[Begin Given entries]

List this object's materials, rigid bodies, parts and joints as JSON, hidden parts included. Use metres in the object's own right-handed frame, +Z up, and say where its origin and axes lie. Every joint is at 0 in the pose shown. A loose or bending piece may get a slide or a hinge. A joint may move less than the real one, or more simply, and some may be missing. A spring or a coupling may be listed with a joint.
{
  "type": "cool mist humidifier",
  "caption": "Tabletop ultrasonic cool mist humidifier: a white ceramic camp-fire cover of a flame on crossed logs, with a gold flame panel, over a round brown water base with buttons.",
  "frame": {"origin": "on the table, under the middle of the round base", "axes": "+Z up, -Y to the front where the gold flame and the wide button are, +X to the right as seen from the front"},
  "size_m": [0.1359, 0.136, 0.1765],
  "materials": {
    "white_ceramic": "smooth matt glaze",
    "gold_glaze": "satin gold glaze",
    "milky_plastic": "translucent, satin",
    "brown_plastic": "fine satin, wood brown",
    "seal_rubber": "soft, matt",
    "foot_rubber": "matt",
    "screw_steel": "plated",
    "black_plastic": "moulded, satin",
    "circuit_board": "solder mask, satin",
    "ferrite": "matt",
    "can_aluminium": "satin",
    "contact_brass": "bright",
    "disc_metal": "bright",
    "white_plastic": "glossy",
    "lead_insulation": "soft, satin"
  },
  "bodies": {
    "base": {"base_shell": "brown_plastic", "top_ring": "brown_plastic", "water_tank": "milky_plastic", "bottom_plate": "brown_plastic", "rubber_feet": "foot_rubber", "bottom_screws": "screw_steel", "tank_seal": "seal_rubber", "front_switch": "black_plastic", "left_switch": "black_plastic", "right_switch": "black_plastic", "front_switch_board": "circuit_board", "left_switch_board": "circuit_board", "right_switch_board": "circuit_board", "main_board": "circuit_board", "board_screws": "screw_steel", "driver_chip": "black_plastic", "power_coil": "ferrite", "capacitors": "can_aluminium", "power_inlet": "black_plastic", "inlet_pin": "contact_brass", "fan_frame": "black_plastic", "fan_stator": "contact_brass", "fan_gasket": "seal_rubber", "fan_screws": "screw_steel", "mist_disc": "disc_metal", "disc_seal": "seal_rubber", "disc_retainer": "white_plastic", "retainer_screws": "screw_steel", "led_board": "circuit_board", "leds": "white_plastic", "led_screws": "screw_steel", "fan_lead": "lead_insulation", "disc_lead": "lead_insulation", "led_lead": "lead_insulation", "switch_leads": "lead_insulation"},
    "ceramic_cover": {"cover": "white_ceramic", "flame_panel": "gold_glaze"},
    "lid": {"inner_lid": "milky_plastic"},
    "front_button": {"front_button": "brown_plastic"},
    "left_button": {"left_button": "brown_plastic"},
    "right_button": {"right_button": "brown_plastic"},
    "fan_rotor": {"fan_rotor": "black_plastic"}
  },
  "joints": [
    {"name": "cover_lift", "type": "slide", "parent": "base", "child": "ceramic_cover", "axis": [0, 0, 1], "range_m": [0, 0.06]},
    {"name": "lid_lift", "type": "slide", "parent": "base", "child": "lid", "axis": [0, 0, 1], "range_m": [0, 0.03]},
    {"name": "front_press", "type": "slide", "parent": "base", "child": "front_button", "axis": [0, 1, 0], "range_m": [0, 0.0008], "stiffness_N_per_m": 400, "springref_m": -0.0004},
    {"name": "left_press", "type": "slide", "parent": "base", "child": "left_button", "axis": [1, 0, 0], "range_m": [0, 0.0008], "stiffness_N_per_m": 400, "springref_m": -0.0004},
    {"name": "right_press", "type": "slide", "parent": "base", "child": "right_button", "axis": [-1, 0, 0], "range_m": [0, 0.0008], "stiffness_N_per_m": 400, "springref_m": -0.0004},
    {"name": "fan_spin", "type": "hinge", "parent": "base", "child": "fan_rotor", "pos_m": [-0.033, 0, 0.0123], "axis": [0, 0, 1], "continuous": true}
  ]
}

[End Given entries]
[Begin Given entries]

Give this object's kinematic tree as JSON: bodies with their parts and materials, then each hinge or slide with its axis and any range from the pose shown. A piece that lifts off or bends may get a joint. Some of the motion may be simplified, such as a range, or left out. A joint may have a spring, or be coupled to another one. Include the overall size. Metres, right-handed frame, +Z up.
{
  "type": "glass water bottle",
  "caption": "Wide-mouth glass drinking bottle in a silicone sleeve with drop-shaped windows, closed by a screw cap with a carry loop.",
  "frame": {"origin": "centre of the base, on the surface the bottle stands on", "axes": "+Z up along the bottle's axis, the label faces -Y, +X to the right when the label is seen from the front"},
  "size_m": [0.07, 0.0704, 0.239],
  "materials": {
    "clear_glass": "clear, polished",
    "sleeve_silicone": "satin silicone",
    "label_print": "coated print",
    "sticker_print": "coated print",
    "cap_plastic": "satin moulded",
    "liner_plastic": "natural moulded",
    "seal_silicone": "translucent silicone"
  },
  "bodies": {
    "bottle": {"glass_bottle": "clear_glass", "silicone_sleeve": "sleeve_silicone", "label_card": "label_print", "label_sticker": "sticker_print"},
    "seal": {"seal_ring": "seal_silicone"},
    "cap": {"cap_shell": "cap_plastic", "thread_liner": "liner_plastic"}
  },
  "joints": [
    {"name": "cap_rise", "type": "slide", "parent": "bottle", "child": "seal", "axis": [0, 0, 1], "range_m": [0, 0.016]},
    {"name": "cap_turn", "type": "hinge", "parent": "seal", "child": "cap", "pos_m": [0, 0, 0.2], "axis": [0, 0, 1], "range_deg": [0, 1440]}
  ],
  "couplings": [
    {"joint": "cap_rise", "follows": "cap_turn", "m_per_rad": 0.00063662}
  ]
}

[End Given entries]

* Given task *
Show, from the listing above, each line that contains the word "object".

* Written solution *
List this object's materials, rigid bodies, parts and joints as JSON, hidden parts included. Use metres in the object's own right-handed frame, +Z up, and say where its origin and axes lie. Every joint is at 0 in the pose shown. A loose or bending piece may get a slide or a hinge. A joint may move less than the real one, or more simply, and some may be missing. A spring or a coupling may be listed with a joint.
Give this object's kinematic tree as JSON: bodies with their parts and materials, then each hinge or slide with its axis and any range from the pose shown. A piece that lifts off or bends may get a joint. Some of the motion may be simplified, such as a range, or left out. A joint may have a spring, or be coupled to another one. Include the overall size. Metres, right-handed frame, +Z up.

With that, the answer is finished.